### WHAT NEEDS TO BE DONE
Every line below is to be quoted exactly, with nothing added or dropped.

### DATASET SECTION

###

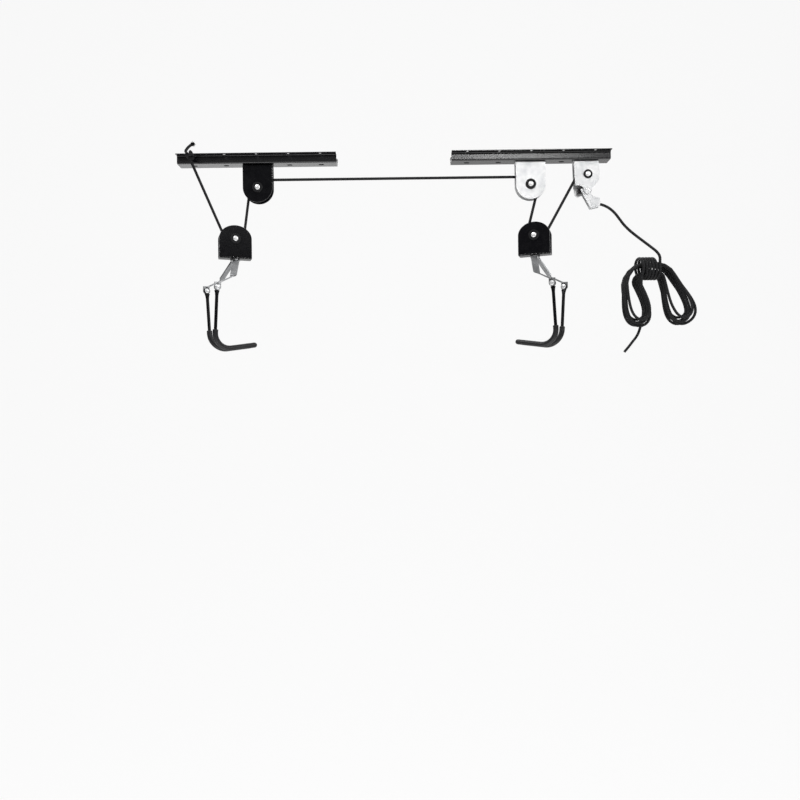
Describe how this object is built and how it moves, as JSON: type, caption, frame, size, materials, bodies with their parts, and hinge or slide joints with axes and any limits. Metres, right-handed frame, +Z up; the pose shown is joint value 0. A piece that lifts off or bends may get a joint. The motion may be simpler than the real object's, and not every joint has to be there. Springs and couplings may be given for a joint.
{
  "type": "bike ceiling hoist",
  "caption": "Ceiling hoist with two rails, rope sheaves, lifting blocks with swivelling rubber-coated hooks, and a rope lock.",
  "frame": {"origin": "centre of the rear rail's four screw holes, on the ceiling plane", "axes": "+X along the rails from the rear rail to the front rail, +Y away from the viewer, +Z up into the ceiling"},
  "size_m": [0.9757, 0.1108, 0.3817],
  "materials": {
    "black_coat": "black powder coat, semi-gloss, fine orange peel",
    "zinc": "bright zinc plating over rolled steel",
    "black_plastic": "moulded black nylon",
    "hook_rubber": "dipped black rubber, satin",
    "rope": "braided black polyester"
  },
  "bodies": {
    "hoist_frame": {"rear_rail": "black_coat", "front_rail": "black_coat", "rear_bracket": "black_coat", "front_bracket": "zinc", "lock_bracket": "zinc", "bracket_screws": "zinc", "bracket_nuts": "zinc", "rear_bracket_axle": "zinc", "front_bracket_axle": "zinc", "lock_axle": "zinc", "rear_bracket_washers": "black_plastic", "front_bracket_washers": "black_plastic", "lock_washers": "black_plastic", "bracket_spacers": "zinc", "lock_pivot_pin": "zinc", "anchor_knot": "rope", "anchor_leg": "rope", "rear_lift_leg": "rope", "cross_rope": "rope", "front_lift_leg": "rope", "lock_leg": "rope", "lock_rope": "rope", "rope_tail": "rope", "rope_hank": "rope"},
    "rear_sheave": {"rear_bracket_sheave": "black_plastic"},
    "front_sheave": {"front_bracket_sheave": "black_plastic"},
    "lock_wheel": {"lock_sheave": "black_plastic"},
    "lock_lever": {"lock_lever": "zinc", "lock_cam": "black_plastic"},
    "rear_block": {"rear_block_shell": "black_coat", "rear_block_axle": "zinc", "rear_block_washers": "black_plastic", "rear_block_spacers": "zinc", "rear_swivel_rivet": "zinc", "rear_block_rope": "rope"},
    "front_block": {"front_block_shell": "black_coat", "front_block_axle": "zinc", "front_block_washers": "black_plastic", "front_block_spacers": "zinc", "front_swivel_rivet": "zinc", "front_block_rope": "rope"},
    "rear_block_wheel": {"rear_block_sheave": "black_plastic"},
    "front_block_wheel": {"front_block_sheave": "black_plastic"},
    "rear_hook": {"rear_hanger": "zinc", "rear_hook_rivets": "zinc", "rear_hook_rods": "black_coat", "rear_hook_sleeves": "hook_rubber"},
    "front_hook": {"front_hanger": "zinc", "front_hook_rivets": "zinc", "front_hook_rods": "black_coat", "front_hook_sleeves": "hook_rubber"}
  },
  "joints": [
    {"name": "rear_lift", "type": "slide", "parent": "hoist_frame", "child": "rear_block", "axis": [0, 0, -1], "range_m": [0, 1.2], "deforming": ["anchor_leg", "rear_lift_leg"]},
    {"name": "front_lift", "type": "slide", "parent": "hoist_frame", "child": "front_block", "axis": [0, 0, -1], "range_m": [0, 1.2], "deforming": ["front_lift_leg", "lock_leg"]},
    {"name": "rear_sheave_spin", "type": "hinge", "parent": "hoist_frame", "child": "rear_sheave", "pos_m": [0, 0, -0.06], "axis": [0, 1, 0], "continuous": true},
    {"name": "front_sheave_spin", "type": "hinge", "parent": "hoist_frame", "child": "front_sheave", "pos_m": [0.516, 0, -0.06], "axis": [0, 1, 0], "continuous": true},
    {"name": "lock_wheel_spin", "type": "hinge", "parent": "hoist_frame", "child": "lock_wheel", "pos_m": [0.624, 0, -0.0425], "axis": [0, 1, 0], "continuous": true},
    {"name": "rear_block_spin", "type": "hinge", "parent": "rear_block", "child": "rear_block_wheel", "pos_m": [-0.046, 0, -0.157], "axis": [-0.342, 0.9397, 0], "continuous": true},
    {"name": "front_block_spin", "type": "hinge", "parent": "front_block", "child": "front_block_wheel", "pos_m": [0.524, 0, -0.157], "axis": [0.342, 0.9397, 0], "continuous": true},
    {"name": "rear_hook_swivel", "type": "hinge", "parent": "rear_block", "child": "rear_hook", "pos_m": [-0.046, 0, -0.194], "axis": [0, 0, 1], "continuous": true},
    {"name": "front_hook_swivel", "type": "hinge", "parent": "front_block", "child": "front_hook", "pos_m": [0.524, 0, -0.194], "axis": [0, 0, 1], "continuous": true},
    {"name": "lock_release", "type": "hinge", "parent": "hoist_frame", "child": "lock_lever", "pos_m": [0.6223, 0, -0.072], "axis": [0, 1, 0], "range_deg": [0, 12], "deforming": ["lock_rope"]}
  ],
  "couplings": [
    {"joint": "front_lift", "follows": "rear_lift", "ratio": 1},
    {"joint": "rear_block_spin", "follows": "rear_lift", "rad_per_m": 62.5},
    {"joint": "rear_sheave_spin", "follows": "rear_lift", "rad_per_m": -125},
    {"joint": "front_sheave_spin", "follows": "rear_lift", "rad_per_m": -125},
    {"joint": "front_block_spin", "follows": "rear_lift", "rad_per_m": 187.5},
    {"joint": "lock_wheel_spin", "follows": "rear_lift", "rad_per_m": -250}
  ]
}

###

### RESULT
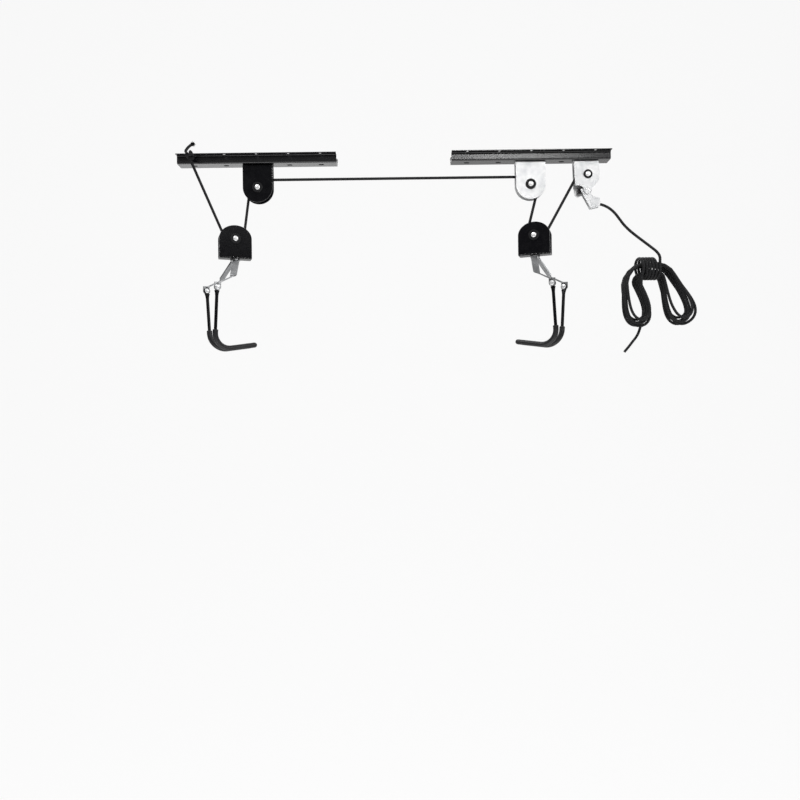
Describe how this object is built and how it moves, as JSON: type, caption, frame, size, materials, bodies with their parts, and hinge or slide joints with axes and any limits. Metres, right-handed frame, +Z up; the pose shown is joint value 0. A piece that lifts off or bends may get a joint. The motion may be simpler than the real object's, and not every joint has to be there. Springs and couplings may be given for a joint.
{
  "type": "bike ceiling hoist",
  "caption": "Ceiling hoist with two rails, rope sheaves, lifting blocks with swivelling rubber-coated hooks, and a rope lock.",
  "frame": {"origin": "centre of the rear rail's four screw holes, on the ceiling plane", "axes": "+X along the rails from the rear rail to the front rail, +Y away from the viewer, +Z up into the ceiling"},
  "size_m": [0.9757, 0.1108, 0.3817],
  "materials": {
    "black_coat": "black powder coat, semi-gloss, fine orange peel",
    "zinc": "bright zinc plating over rolled steel",
    "black_plastic": "moulded black nylon",
    "hook_rubber": "dipped black rubber, satin",
    "rope": "braided black polyester"
  },
  "bodies": {
    "hoist_frame": {"rear_rail": "black_coat", "front_rail": "black_coat", "rear_bracket": "black_coat", "front_bracket": "zinc", "lock_bracket": "zinc", "bracket_screws": "zinc", "bracket_nuts": "zinc", "rear_bracket_axle": "zinc", "front_bracket_axle": "zinc", "lock_axle": "zinc", "rear_bracket_washers": "black_plastic", "front_bracket_washers": "black_plastic", "lock_washers": "black_plastic", "bracket_spacers": "zinc", "lock_pivot_pin": "zinc", "anchor_knot": "rope", "anchor_leg": "rope", "rear_lift_leg": "rope", "cross_rope": "rope", "front_lift_leg": "rope", "lock_leg": "rope", "lock_rope": "rope", "rope_tail": "rope", "rope_hank": "rope"},
    "rear_sheave": {"rear_bracket_sheave": "black_plastic"},
    "front_sheave": {"front_bracket_sheave": "black_plastic"},
    "lock_wheel": {"lock_sheave": "black_plastic"},
    "lock_lever": {"lock_lever": "zinc", "lock_cam": "black_plastic"},
    "rear_block": {"rear_block_shell": "black_coat", "rear_block_axle": "zinc", "rear_block_washers": "black_plastic", "rear_block_spacers": "zinc", "rear_swivel_rivet": "zinc", "rear_block_rope": "rope"},
    "front_block": {"front_block_shell": "black_coat", "front_block_axle": "zinc", "front_block_washers": "black_plastic", "front_block_spacers": "zinc", "front_swivel_rivet": "zinc", "front_block_rope": "rope"},
    "rear_block_wheel": {"rear_block_sheave": "black_plastic"},
    "front_block_wheel": {"front_block_sheave": "black_plastic"},
    "rear_hook": {"rear_hanger": "zinc", "rear_hook_rivets": "zinc", "rear_hook_rods": "black_coat", "rear_hook_sleeves": "hook_rubber"},
    "front_hook": {"front_hanger": "zinc", "front_hook_rivets": "zinc", "front_hook_rods": "black_coat", "front_hook_sleeves": "hook_rubber"}
  },
  "joints": [
    {"name": "rear_lift", "type": "slide", "parent": "hoist_frame", "child": "rear_block", "axis": [0, 0, -1], "range_m": [0, 1.2], "deforming": ["anchor_leg", "rear_lift_leg"]},
    {"name": "front_lift", "type": "slide", "parent": "hoist_frame", "child": "front_block", "axis": [0, 0, -1], "range_m": [0, 1.2], "deforming": ["front_lift_leg", "lock_leg"]},
    {"name": "rear_sheave_spin", "type": "hinge", "parent": "hoist_frame", "child": "rear_sheave", "pos_m": [0, 0, -0.06], "axis": [0, 1, 0], "continuous": true},
    {"name": "front_sheave_spin", "type": "hinge", "parent": "hoist_frame", "child": "front_sheave", "pos_m": [0.516, 0, -0.06], "axis": [0, 1, 0], "continuous": true},
    {"name": "lock_wheel_spin", "type": "hinge", "parent": "hoist_frame", "child": "lock_wheel", "pos_m": [0.624, 0, -0.0425], "axis": [0, 1, 0], "continuous": true},
    {"name": "rear_block_spin", "type": "hinge", "parent": "rear_block", "child": "rear_block_wheel", "pos_m": [-0.046, 0, -0.157], "axis": [-0.342, 0.9397, 0], "continuous": true},
    {"name": "front_block_spin", "type": "hinge", "parent": "front_block", "child": "front_block_wheel", "pos_m": [0.524, 0, -0.157], "axis": [0.342, 0.9397, 0], "continuous": true},
    {"name": "rear_hook_swivel", "type": "hinge", "parent": "rear_block", "child": "rear_hook", "pos_m": [-0.046, 0, -0.194], "axis": [0, 0, 1], "continuous": true},
    {"name": "front_hook_swivel", "type": "hinge", "parent": "front_block", "child": "front_hook", "pos_m": [0.524, 0, -0.194], "axis": [0, 0, 1], "continuous": true},
    {"name": "lock_release", "type": "hinge", "parent": "hoist_frame", "child": "lock_lever", "pos_m": [0.6223, 0, -0.072], "axis": [0, 1, 0], "range_deg": [0, 12], "deforming": ["lock_rope"]}
  ],
  "couplings": [
    {"joint": "front_lift", "follows": "rear_lift", "ratio": 1},
    {"joint": "rear_block_spin", "follows": "rear_lift", "rad_per_m": 62.5},
    {"joint": "rear_sheave_spin", "follows": "rear_lift", "rad_per_m": -125},
    {"joint": "front_sheave_spin", "follows": "rear_lift", "rad_per_m": -125},
    {"joint": "front_block_spin", "follows": "rear_lift", "rad_per_m": 187.5},
    {"joint": "lock_wheel_spin", "follows": "rear_lift", "rad_per_m": -250}
  ]
}